Your credit mix and account age

This factor looks at how long you’ve had accounts open and what types of credit you use. A healthy mix of credit cards, installment loans, shopping accounts, and more shows lenders you can manage more than one kind of account.

How Perpay+ helps

  • Perpay+ adds a new trade line to your credit report.

  • The longer this account stays open, the better it is for your credit score.

Tips

  • It takes time for your credit profile to mature - keeping your lines of credit open will increase your average credit age over time.

  • Opening several new accounts at once can temporarily lower your score.

  • Older accounts are valuable - avoid closing them unless absolutely necessary.

  • Occasional small purchases on older cards can help keep them active.

3. Credit Utilization (20%)

Amount used of total available credit

Utilization measures how much of your available credit you’re using across your accounts. High utilization signals risk and can bring your score down. Experts suggest staying under 30% utilization if possible.

How Perpay+ helps

  • Perpay+ reports your Spending Limit, even if you don’t use it! If you have zero utilization of your Spending Limit, this can lower your overall utilization.

  • When you shop the Perpay Marketplace with your Spending Limit and keep a low utilization, you can improve this factor over time.

  • Positive repayment history on the Perpay Marketplace can lead to increases in your Spending Limit - up to $3,500 - which can further lower your overall utilization.

Tips

  • Avoid maxing out credit cards and high utilization on your open accounts.

  • Pay down balances before your creditor reports to the bureaus to lower the utilization they are reporting.

  • When shopping the Perpay Marketplace, keep an eye on your utilization. Perpay+ can help, but maxing out any line can still have a negative impact.

4. New Credit (11%)

New accounts and hard credit checks

New credit looks at how often you open new accounts and how recently you’ve done so. Opening a new account can be helpful, but doing it too frequently can lower your score.

How Perpay+ helps

  • Enrolling in Perpay+ creates a new trade line without a hard credit check through Vantage or FICO.
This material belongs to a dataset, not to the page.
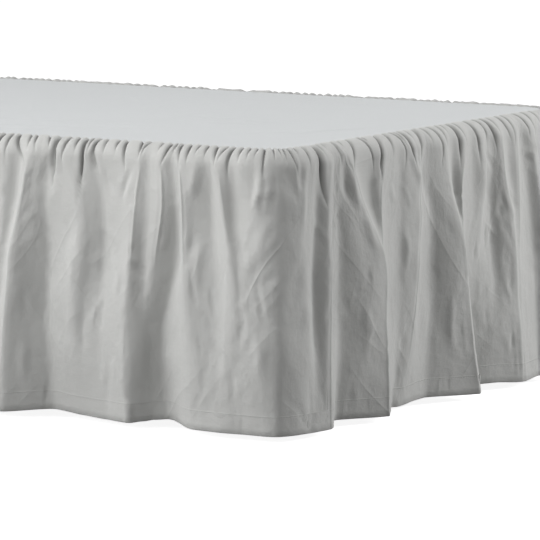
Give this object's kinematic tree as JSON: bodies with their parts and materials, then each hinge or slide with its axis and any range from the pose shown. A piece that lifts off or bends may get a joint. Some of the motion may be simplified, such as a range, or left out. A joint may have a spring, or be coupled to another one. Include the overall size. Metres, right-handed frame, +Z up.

  • This gives you the benefit of new credit without the drawback of a hard credit check.

Tips

  • Opening several new accounts at once can temporarily lower your score.

  • New accounts are normal - just pace them out, and remember the benefits of your oldest credit lines!

5. Balances (6%)

How much you owe on all accounts

Balances reflect how much you owe across all credit accounts, beyond just your utilization. High total balances can affect how risky lenders think you are.

How Perpay+ helps

  • When you shop the Perpay Marketplace, you make small direct deposit payments over time, helping to prevent a spike in your balance.

  • Perpay+ reports shrinking balances as you pay down any Perpay Marketplace orders, which helps show positive progress.

Tips

  • Even if payments are on time, high total balances can still lower your score.

  • Avoid taking on more debt than you can comfortably pay off.

  • Consistently paying down debt over time is one of the best ways to improve your score.

  • Paying the minimum requirement will count towards on-time payments, but paying beyond the minimum will keep your balances lower.

6. Available Credit (2%)

Unused credit across accounts

This factor measures how much credit you have available in total across revolving credit accounts. The more credit you keep unused, the better you’ll score in this factor.

How Perpay+ helps

  • Since Perpay+ reports your Spending Limit, this increases your total available credit.

  • Making on-time payments on Perpay Marketplace purchases can lead to increases in your Spending Limit - up to $3,500 - and, in turn, your total available credits

Tips

  • Increasing credit limits responsibly can help your score.

  • Open accounts in good standing with unused credit can help.